Okparanta narrator goes on the describe her family’s compound, the wet versus dry season, the smells and noises, the life she lived as a child before the Biafran War interrupted in 1967 – a period of time notably brought to most Western readers’ attention by Chimamanda Ngozi Adichie’s Half A Yellow Sun. But most of Under the Udala Trees takes place in the aftermath of that war. Nigeria is not a character, nor is it integral to her story. The plot momentum comes from it being a coming of age and a coming out story which could, unfortunately, have taken place in many African nations. The book purports to be about the relationship between two young girls, but is more about the sexual journey of only one of those girls. The narrator, Ijeoma, is a Nigerian girl who is attracted to women. And while her relationships are sometimes interesting – with her first love, her mother, her husband, her daughter – they are never explored enough to be moving. They lack depth. Their portrayal is only one-sided. We never get to see the world through anyone’s other than Ijeoma’s eyes… and she is not especially effusive or forthcoming with her emotions or opinions. For the kind of portrait Okparanta is trying to create, – a nuanced one in which even the book’s antagonists are sympathetic though misguided – having a reserved character such as Ijeoma at the center is an unnecessary obstacle. Under the Udala Trees would have benefitted from multiple perspectives. As it is, it lacks a strong narrative arc, reading more like a personal essay than a story designed to inspire empathy or a strong emotional response.

There is no way to tell the story of what happened with Amina without first telling the story of Mama’s sending me off. Likewise, there is no way to tell the story of Mama’s sending me off without also telling of Papa’s refusal to go to the bunker. Without his refusal, the sending away might never have occurred, and if the sending away had not occurred, then I might never have met Amina.

If I had not met Amina, who knows, there might be no story at all to tell.
Ijeoma meets Amina while acting as housegirl for a schoolteacher and his wife who were friends of her late father. Her mother has sent her there while she rebuilds a life for them in Ijeoma’s grandparents village. The two girls share their quarters, become close and eventually fall in love. They are discovered and Ijeoma’s mother is sent for. An extremely religious woman, Mama takes Ijeoma away and spends hours instructing her that what she has done is unnatural and an abomination in God’s eyes.

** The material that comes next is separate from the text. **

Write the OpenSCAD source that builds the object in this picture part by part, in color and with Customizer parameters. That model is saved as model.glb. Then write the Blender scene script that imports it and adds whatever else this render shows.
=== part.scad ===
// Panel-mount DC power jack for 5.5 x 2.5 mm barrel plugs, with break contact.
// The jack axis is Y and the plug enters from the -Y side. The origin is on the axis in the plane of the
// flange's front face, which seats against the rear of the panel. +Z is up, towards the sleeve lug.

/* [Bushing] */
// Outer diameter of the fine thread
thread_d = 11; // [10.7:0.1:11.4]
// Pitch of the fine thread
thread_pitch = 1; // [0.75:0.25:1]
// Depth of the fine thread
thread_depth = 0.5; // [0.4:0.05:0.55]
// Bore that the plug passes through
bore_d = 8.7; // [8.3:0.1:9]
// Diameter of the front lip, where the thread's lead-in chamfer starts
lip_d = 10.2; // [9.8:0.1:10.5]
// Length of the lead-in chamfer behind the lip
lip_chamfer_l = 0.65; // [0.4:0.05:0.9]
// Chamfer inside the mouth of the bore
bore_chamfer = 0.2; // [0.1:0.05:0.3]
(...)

This doesn’t change Ijeoma, it only teaches her that her relationships must be conducted in secret. At school she and Amina meet again, and are again separated (this time by Amina). The plot, narrated in Ijeoma’s voice, chronicles her journey to love and acceptance. Okparanta hits all the expected plot points: first love, exposure, betrayal, a more mature relationship, violent persecution, an attempt to lead a “normal” heterosexual life, and then the realization that road leads only to unhappiness for everyone involved. Ultimately, Ijeoma has a happy ending of sorts – one that is realistic in the society in which she lives.

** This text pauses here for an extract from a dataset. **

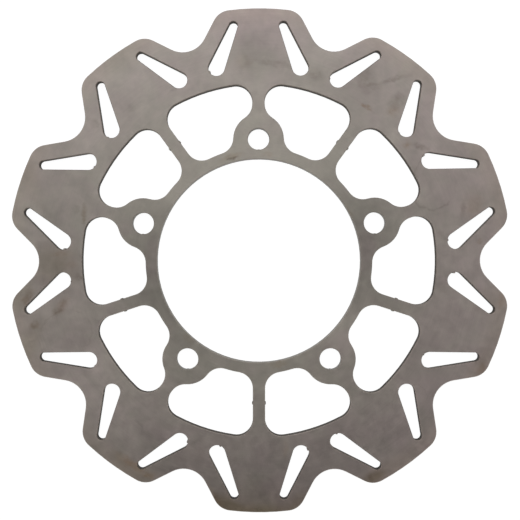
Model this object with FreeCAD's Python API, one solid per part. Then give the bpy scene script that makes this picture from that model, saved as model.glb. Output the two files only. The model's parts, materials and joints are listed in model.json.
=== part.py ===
import FreeCAD, Part
import os
from math import sin, cos, sqrt, radians

# One-piece motorcycle brake disc with a wavy rim, laser cut from flat stainless steel plate.
# Frame: the disc lies flat, +Z is the wheel's axis and z = 0 is the face that sits on the hub.
# The origin is the centre of the bore. One lobe and one bolt hole are centred on +Y.
# Millimetres and degrees throughout. Angles about the axis run clockwise from +Y.

# ---- Driving dimensions ---------------------------------------------------------------------

disc_diameter = 245.0         # over the crests of the lobes
plate_thickness = 5.0
edge_break = 0.25             # deburring chamfer on every edge of both faces

# Rim: equal lobes. Each has a round crest and two straight flanks, with round valleys between.
lobe_count = 10
flank_angle = 27.5            # between a flank and the centre line of its lobe
flank_distance = 73.0         # from the disc's axis, square to the line of the flank
crest_corner_radius = 9.2
valley_radius = 12.0

# Hub fitting: a bore that locates on the hub, and a circle of bolt holes through round bosses.
bore_diameter = 99.2
bolt_circle_diameter = 118.3
bolt_hole_diameter = 10.5
bolt_count = 5
boss_radius = 12.3

# Windows: a mirrored pair for each bolt. A boss spoke parts the two windows of a pair, and a
# plain spoke parts one pair from the next.
window_outer_radius = 86.2
window_inner_radius = 55.1
window_corner_radius = 8.0
spoke_width = 6.0

# Wiping slots: two to a lobe, mirrored, each one tapered between two round ends.
slot_tip_distance = 114.8     # centre of the narrow end, from the disc's axis
slot_tip_angle = 6.07         # and from the lobe's centre line
slot_tip_radius = 2.15
slot_root_distance = 96.05    # centre of the wide end
slot_root_angle = 12.28
slot_root_radius = 4.05

# Nibs: the small bumps left on a cut wall where the laser started and stopped. Lobes are
# counted clockwise, from 0 at +Y. A few slots have only a slight nib, and a few were cut clean.
nib_radius = 0.6
spoke_nib_height = 0.4        # how far a nib stands out of its wall
right_slot_nib_height = 0.5
left_slot_nib_height = 0.65
spoke_nib_distance = 69.5     # from the disc's axis, one on each side of a plain spoke
right_slot_nib_angle = 203.0  # round the slot's wide end, from the lobe's centre line
left_slot_nib_angle = 240.0
slight_right_slots = (1, 3, 7)
slight_left_slots = (1, 7, 9)
clean_right_slots = (0, 6, 9)
clean_left_slots = (4,)
hole_nib_radius = 1.9         # the nib in a bolt hole is broad and low, always on the -Y side
hole_nib_height = 0.2

lobe_pitch = 360.0 / lobe_count
bolt_pitch = 360.0 / bolt_count

Z_AXIS = FreeCAD.Vector(0, 0, 1)
ORIGIN = FreeCAD.Vector(0, 0, 0)


# ---- Flat geometry --------------------------------------------------------------------------

def polar(distance, angle):
    """Point at a distance from the axis, in a direction clockwise from +Y."""
    return FreeCAD.Vector(sin(radians(angle)), cos(radians(angle)), 0) * distance


def turned(shape, angle):
    """Copy of a shape turned clockwise about the disc's axis."""
    return shape.rotated(ORIGIN, Z_AXIS, -angle)


def mirrored(shape):
    """Copy of a shape reflected across the plane x = 0."""
    return shape.mirror(ORIGIN, FreeCAD.Vector(1, 0, 0))


def circle(centre, radius):
    return Part.Circle(centre, Z_AXIS, radius)


def line(angle, offset):
    """Line in the direction of an angle, passing the axis at an offset to its right."""
    foot = polar(offset, angle + 90)
    return Part.LineSegment(foot - polar(disc_diameter, angle), foot + polar(disc_diameter, angle))


def crossing(first, second, near):
    """The crossing of two curves that is nearest to a point."""
    points = [FreeCAD.Vector(p.X, p.Y, 0) for p in first.intersectCC(second)]
    return min(points, key=near.distanceToPoint)


def touch(curve, point):
    """Foot of the perpendicular from a point to a curve."""
    return curve.value(curve.parameter(point))


def arc(centre, radius, start, end):
    """The short arc about a centre from one point to another."""
    middle = centre + (start + end - centre * 2).normalize() * radius
    return Part.Arc(start, middle, end).toShape()


def stretch(curve, start, end):
    """The part of a line or circle between two of its points."""
    if isinstance(curve, Part.Circle):
        return arc(curve.Center, curve.Radius, start, end)
    return Part.LineSegment(start, end).toShape()


def rounded_outline(walls, corners):
    """Closed wire that runs along each wall in turn, with a round corner after each.

    A wall is a function that gives its line or circle moved into the outline by a distance.
    A corner is a radius, negative if it is hollow, and a point that its centre is nearest to.
    """
    following = walls[1:] + walls[:1]
    centres = [crossing(wall(radius), after(radius), near)
               for wall, after, (radius, near) in zip(walls, following, corners)]
    edges = []
    for i, (wall, after) in enumerate(zip(walls, following)):
        end = touch(wall(0), centres[i])
        edges.append(stretch(wall(0), touch(wall(0), centres[i - 1]), end))
        edges.append(arc(centres[i], abs(corners[i][0]), end, touch(after(0), centres[i])))
    return Part.Wire(edges)


# ---- Outlines -------------------------------------------------------------------------------

def rim_outline():
    """The wavy outer edge, from lobe to lobe."""
    tip_radius = disc_diameter / 2
    walls = []
    corners = []
    for i in range(lobe_count):
        middle = i * lobe_pitch
        after = middle + lobe_pitch
        walls.append(lambda inset: circle(ORIGIN, tip_radius - inset))
        walls.append(lambda inset, a=middle: line(a - flank_angle, flank_distance - inset))
        walls.append(lambda inset, a=after: line(a + flank_angle, inset - flank_distance))
        corners.append((crest_corner_radius, polar(tip_radius, middle)))
        corners.append((-valley_radius, polar(tip_radius, middle + lobe_pitch / 2)))
        corners.append((crest_corner_radius, polar(tip_radius, after)))
    return rounded_outline(walls, corners)


def window_outline():
    """The window just clockwise of the +Y bolt hole."""
    boss_centre = polar(bolt_circle_diameter / 2, 0)
    half_spoke = spoke_width / 2
    middle = polar((window_outer_radius + window_inner_radius) / 2, bolt_pitch / 4)
    walls = [
        lambda inset: circle(ORIGIN, window_outer_radius - inset),
        lambda inset: line(bolt_pitch / 2, -half_spoke - inset),
        lambda inset: circle(ORIGIN, window_inner_radius + inset),
        lambda inset: circle(boss_centre, boss_radius + inset),
        lambda inset: line(0, half_spoke + inset),
    ]
    return rounded_outline(walls, [(window_corner_radius, middle)] * len(walls))


slot_tip = polar(slot_tip_distance, slot_tip_angle)
slot_root = polar(slot_root_distance, slot_root_angle)


def slot_outline():
    """The slot on the clockwise side of the +Y lobe: two round ends and their tangents."""
    along = (slot_root - slot_tip).normalize()
    across = FreeCAD.Vector(-along.y, along.x, 0)
    lean = (slot_root_radius - slot_tip_radius) / slot_root.distanceToPoint(slot_tip)
    left, right = [across * (side * sqrt(1 - lean ** 2)) - along * lean for side in (1, -1)]
    tip_left, tip_right = slot_tip + left * slot_tip_radius, slot_tip + right * slot_tip_radius
    root_left, root_right = slot_root + left * slot_root_radius, slot_root + right * slot_root_radius
    return Part.Wire([
        Part.Arc(tip_left, slot_tip - along * slot_tip_radius, tip_right).toShape(),
        Part.LineSegment(tip_right, root_right).toShape(),
        Part.Arc(root_right, slot_root + along * slot_root_radius, root_left).toShape(),
        Part.LineSegment(root_left, tip_left).toShape(),
    ])


def hole_outlines():
    """The bore, the bolt holes, the windows and the slots."""
    outlines = [Part.Wire(circle(ORIGIN, bore_diameter / 2).toShape())]
    bolt_hole = Part.Wire(circle(polar(bolt_circle_diameter / 2, 0), bolt_hole_diameter / 2).toShape())
    window = window_outline()
    for i in range(bolt_count):
        for outline in (bolt_hole, window, mirrored(window)):
            outlines.append(turned(outline, i * bolt_pitch))
    slot = slot_outline()
    for i in range(lobe_count):
        for outline in (slot, mirrored(slot)):
            outlines.append(turned(outline, i * lobe_pitch))
    return outlines


# ---- Nibs -----------------------------------------------------------------------------------

def nib(wall_point, into_hole, radius, height):
    """Bump on a cut wall: an upright pin sunk in the plate, showing by its height."""
    centre = wall_point + into_hole * (height - radius)
    base = FreeCAD.Vector(centre.x, centre.y, edge_break)
    return Part.makeCylinder(radius, plate_thickness - 2 * edge_break, base, Z_AXIS)


def slot_nibs(root_centre, angle, height, slight_slots, clean_slots):
    """The nibs of all left-hand or right-hand slots. The wide end's centre is the +Y lobe's."""
    wall_point = root_centre + polar(slot_root_radius, angle)
    nibs = []
    for i in range(lobe_count):
        if i not in clean_slots:
            own_height = height / 2 if i in slight_slots else height
            bump = nib(wall_point, polar(-1, angle), nib_radius, own_height)
            nibs.append(turned(bump, i * lobe_pitch))
    return nibs


def all_nibs():
    left_slot_root = polar(slot_root_distance, -slot_root_angle)
    nibs = slot_nibs(slot_root, right_slot_nib_angle, right_slot_nib_height,
                     slight_right_slots, clean_right_slots)
    nibs += slot_nibs(left_slot_root, left_slot_nib_angle, left_slot_nib_height,
                      slight_left_slots, clean_left_slots)
    for i in range(bolt_count):
        for side in (-1, 1):
            wall_point = FreeCAD.Vector(side * spoke_width / 2, spoke_nib_distance, 0)
            bump = nib(wall_point, FreeCAD.Vector(side, 0, 0), nib_radius, spoke_nib_height)
            nibs.append(turned(bump, (i + 0.5) * bolt_pitch))
        lowest = polar(bolt_circle_diameter / 2, i * bolt_pitch) + polar(bolt_hole_diameter / 2, 180)
        nibs.append(nib(lowest, polar(1, 0), hole_nib_radius, hole_nib_height))
    return nibs


# ---- The disc -------------------------------------------------------------------------------

def brake_disc():
    profile = Part.makeFace([rim_outline()] + hole_outlines(), "Part::FaceMakerBullseye")
    plate = profile.extrude(FreeCAD.Vector(0, 0, plate_thickness))
    flat_faces = [face for face in plate.Faces if abs(face.normalAt(0, 0).z) > 0.99]
    edges = [edge for face in flat_faces for edge in face.Edges]
    plate = plate.makeChamfer(edge_break, edges)
    return plate.fuse(all_nibs()).Solids[0]


os.makedirs("parts", exist_ok=True)
disc = brake_disc()
disc.exportStep("parts/brake_disc.step")
print("solid valid", disc.isValid(), "volume mm3", round(disc.Volume), "faces", len(disc.Faces))
print("box mm", [round(size, 2) for size in (disc.BoundBox.XLength, disc.BoundBox.YLength,
                                            disc.BoundBox.ZLength)])
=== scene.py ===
import json
import math

import bpy
from mathutils import Matrix, Vector


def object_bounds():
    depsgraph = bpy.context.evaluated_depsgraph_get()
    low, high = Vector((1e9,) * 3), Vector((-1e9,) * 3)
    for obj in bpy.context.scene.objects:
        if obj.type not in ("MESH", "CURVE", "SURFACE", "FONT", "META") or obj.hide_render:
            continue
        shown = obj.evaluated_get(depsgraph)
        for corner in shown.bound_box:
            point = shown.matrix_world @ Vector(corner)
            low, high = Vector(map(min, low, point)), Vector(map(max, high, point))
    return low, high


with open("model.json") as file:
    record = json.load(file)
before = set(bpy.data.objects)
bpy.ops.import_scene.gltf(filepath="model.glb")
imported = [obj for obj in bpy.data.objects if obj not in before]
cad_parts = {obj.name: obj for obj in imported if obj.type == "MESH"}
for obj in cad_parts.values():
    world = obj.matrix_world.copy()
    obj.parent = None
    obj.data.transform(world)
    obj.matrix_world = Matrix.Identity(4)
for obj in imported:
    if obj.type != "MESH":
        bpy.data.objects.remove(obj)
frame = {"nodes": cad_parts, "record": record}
cad_low, cad_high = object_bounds()

# A one-piece motorcycle brake disc of ground stainless steel, lying on a white floor. Scene lengths
# are in metres. The steel's pattern is laid out in millimetres on the disc's face, and its clock
# angles run clockwise from +Y, in degrees.

# ---------------------------------------------------------------- sizes
MM = 0.001
TOP = cad_high.z
mounts = {mount["name"]: mount["dims"] for mount in frame["record"]["mounts"]}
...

For all the flaws in this novel, Chinelo Okparanta writes well, as befits her background. A Nigerian-American writer, who immigrated to America at with her parents at age ten, she attended Penn State, Rutgers and is an alum of the Iowa Writers’ Workshop. She’s been published everywhere you’d expect: Granta, Tin House, The New Yorker, etc. She’s held professorships and received fellowships and her book of short stories Happiness, Like Water, was well received. In Under the Udala Trees, her plain straight-forward prose style is interesting, sometimes even engaging. And there is no denying that she’s written a timely novel, one could even argue an important novel. But, unfortunately, it’s also an extremely frustrating novel. Her heroine is too hesitant and circumspect in what we are expected to believe are her innermost thoughts and desires. The words “suppose”, “might” and “perhaps” pop up often. Ironically, the one thing Ijeoma is quite definite about is her preference for women. Though she is frequently told that her feelings are wrong – as if love could ever be wrong – she barely struggles with them. She never seems torn or even confused by the fact that she is attracted to women, and yet at the book’s turning point she inexplicably turns her back on the woman she loves and instead marries a childhood friend (we assume to please her mother). This happens with no explanation as to why, no real foreshadowing and no insight into the pressure (we again must assume) she feels to conform. The actual decision is made between chapters. The actual undoing of that decision also happens between chapters. Okparanta seems to have an innate fear of climactic scenes. She may be the rare author whose work has suffered from too much editing. Under the Udala Trees has the skeleton of a great book in it, but sadly lacks the substance of one.